Existe alguma estimativa de quantas operadoras ainda estão vulneráveis?

Eu só posso dizer sobre as operadoras com quem trabalhamos. No ano passado, nós auditamos cerca de 70 operadoras em diferentes países, todas que já tinham implementado medidas de segurança. Mesmo assim, 67% delas ainda estavam vulneráveis por erros de configuração das ferramentas de defesa.

E os usuários? Não basta proteger o smartphone ou o computador, porque a vulnerabilidade está na rede.

Exatamente. É preciso uma mudança de paradigma para forçar as operadoras a melhorarem a segurança. Quais são os sinais de qualidade dos serviços? Boas ligações, alta velocidade de conexão e cobertura. Os consumidores precisam perceber que confiam suas informações pessoais nesse tipo de comunicação e incluir mais uma variável nessa avaliação: a segurança. A segurança é obrigação da fornecedora, então me ofereça isso ou eu mudo para o concorrente.

É possível saber se a minha operadora está segura?

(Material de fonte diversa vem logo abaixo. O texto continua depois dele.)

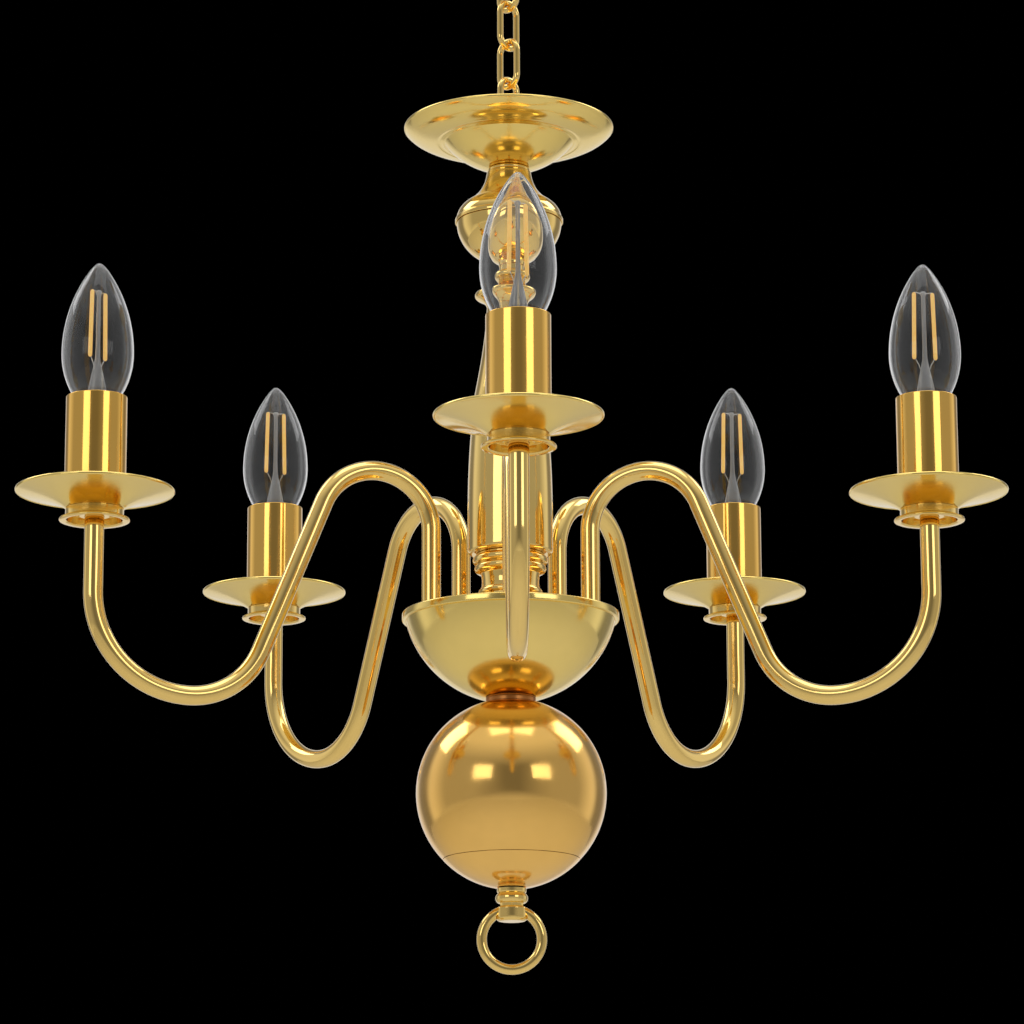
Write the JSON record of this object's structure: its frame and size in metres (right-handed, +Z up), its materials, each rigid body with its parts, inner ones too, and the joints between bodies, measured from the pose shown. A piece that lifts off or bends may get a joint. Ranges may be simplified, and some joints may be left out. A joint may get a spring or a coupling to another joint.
{
  "type": "chandelier",
  "caption": "Polished brass hanging chandelier with curved candle arms, drip pans, clear filament candle bulbs, a baluster stem, a bowl, a ball and a ring finial on a chain.",
  "frame": {"origin": "centre of the ceiling plate's face, where it meets the ceiling", "axes": "+Z up, -Y towards the viewer along the first arm, +X to the viewer's right"},
  "size_m": [0.4802, 0.4605, 0.5614],
  "materials": {
    "polished_gold": "polished",
    "ball_gold": "polished",
    "bulb_glass": "clear",
    "filament": "satin",
    "nickel": "polished",
    "steel": "satin",
    "holder_black": "matte",
    "ivory_plastic": "matte",
    "lead_white": "matte"
  },
  "bodies": {
    "ceiling_fitting": {"ceiling_plate": "polished_gold", "ceiling_hook": "polished_gold"},
    "link_1": {"chain_link_1": "polished_gold"},
    "link_2": {"chain_link_2": "polished_gold"},
    "link_3": {"chain_link_3": "polished_gold"},
    "link_4": {"chain_link_4": "polished_gold"},
    "link_5": {"chain_link_5": "polished_gold"},
    "chandelier": {"hanging_loop": "polished_gold", "top_dish": "polished_gold", "dish_collar": "polished_gold", "baluster_top": "polished_gold", "baluster_cup": "polished_gold", "waist_ring": "polished_gold", "column": "polished_gold", "column_base": "polished_gold", "bowl_cover": "polished_gold", "bowl": "polished_gold", "arm_1": "polished_gold", "arm_2": "polished_gold", "arm_3": "polished_gold", "arm_4": "polished_gold", "arm_5": "polished_gold", "arm_nuts": "steel", "arm_leads": "lead_white", "terminal_block": "ivory_plastic", "centre_rod": "steel", "rod_nuts": "steel", "ball_spacer": "polished_gold", "ball_upper": "ball_gold", "ball_cap": "ball_gold", "finial": "polished_gold", "drip_pan_1": "polished_gold", "drip_pan_2": "polished_gold", "drip_pan_3": "polished_gold", "drip_pan_4": "polished_gold", "drip_pan_5": "polished_gold", "candle_sleeve_1": "polished_gold", "candle_sleeve_2": "polished_gold", "candle_sleeve_3": "polished_gold", "candle_sleeve_4": "polished_gold", "candle_sleeve_5": "polished_gold", "lampholders": "holder_black", "pan_cups": "polished_gold"},
    "bulb_1": {"bulb_1_cap": "nickel", "bulb_1_glass": "bulb_glass", "bulb_1_filaments": "filament"},
    "bulb_2": {"bulb_2_cap": "nickel", "bulb_2_glass": "bulb_glass", "bulb_2_filaments": "filament"},
    "bulb_3": {"bulb_3_cap": "nickel", "bulb_3_glass": "bulb_glass", "bulb_3_filaments": "filament"},
    "bulb_4": {"bulb_4_cap": "nickel", "bulb_4_glass": "bulb_glass", "bulb_4_filaments": "filament"},
    "bulb_5": {"bulb_5_cap": "nickel", "bulb_5_glass": "bulb_glass", "bulb_5_filaments": "filament"},
    "ring": {"finial_ring": "polished_gold"}
  },
  "joints": [
    {"name": "link_1_swing", "type": "hinge", "parent": "ceiling_fitting", "child": "link_1", "pos_m": [0, 0, -0.02325], "axis": [0.7071, -0.7071, 0], "range_deg": [-45, 45]},
    {"name": "link_2_swing", "type": "hinge", "parent": "link_1", "child": "link_2", "pos_m": [0, 0, -0.04405], "axis": [0.7071, 0.7071, 0], "range_deg": [-45, 45]},
    {"name": "link_3_swing", "type": "hinge", "parent": "link_2", "child": "link_3", "pos_m": [0, 0, -0.06485], "axis": [0.7071, -0.7071, 0], "range_deg": [-45, 45]},
    {"name": "link_4_swing", "type": "hinge", "parent": "link_3", "child": "link_4", "pos_m": [0, 0, -0.08565], "axis": [0.7071, 0.7071, 0], "range_deg": [-45, 45]},
    {"name": "link_5_swing", "type": "hinge", "parent": "link_4", "child": "link_5", "pos_m": [0, 0, -0.10645], "axis": [0.7071, -0.7071, 0], "range_deg": [-45, 45]},
    {"name": "chandelier_swing", "type": "hinge", "parent": "link_5", "child": "chandelier", "pos_m": [0, 0, -0.12725], "axis": [0.7071, 0.7071, 0], "range_deg": [-30, 30]},
    {"name": "bulb_1_out", "type": "slide", "parent": "chandelier", "child": "bulb_1", "axis": [0, 0, 1], "range_m": [0, 0.04]},
    {"name": "bulb_2_out", "type": "slide", "parent": "chandelier", "child": "bulb_2", "axis": [0, 0, 1], "range_m": [0, 0.04]},
    {"name": "bulb_3_out", "type": "slide", "parent": "chandelier", "child": "bulb_3", "axis": [0, 0, 1], "range_m": [0, 0.04]},
    {"name": "bulb_4_out", "type": "slide", "parent": "chandelier", "child": "bulb_4", "axis": [0, 0, 1], "range_m": [0, 0.04]},
    {"name": "bulb_5_out", "type": "slide", "parent": "chandelier", "child": "bulb_5", "axis": [0, 0, 1], "range_m": [0, 0.04]},
    {"name": "ring_swing", "type": "hinge", "parent": "chandelier", "child": "ring", "pos_m": [0, 0, -0.5295], "axis": [1, 0, 0], "range_deg": [-60, 60]}
  ]
}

Nós delegamos essa supervisão para o governo. Aqui no Brasil, a Anatel introduz requerimentos de qualidade e segurança para as operadoras. A sociedade elege um governo, que organiza os órgãos reguladores responsáveis por supervisionar as empresas que operam no país.

Mas será que os governos estão interessados em fechar essa porta?

Eu acredito que sim. Para as interceptações locais, existem regulações para que as operadoras cumpram requisições da Justiça. Isso já está negociado. E é preciso proteger a rede contra ataques de fora do país. Não se trata apenas da perda de informação, mas da possibilidade de perder a capacidade de uso dessa infraestrutura.

Num contexto de guerra cibernética, é possível usar esse canal para interromper as telecomunicações de um país?

Exatamente! E num cenário ainda pior, com as distribuidoras montando os chamados smartgrids, se a rede de comunicações cair é possível provocar um blecaute num país ou região.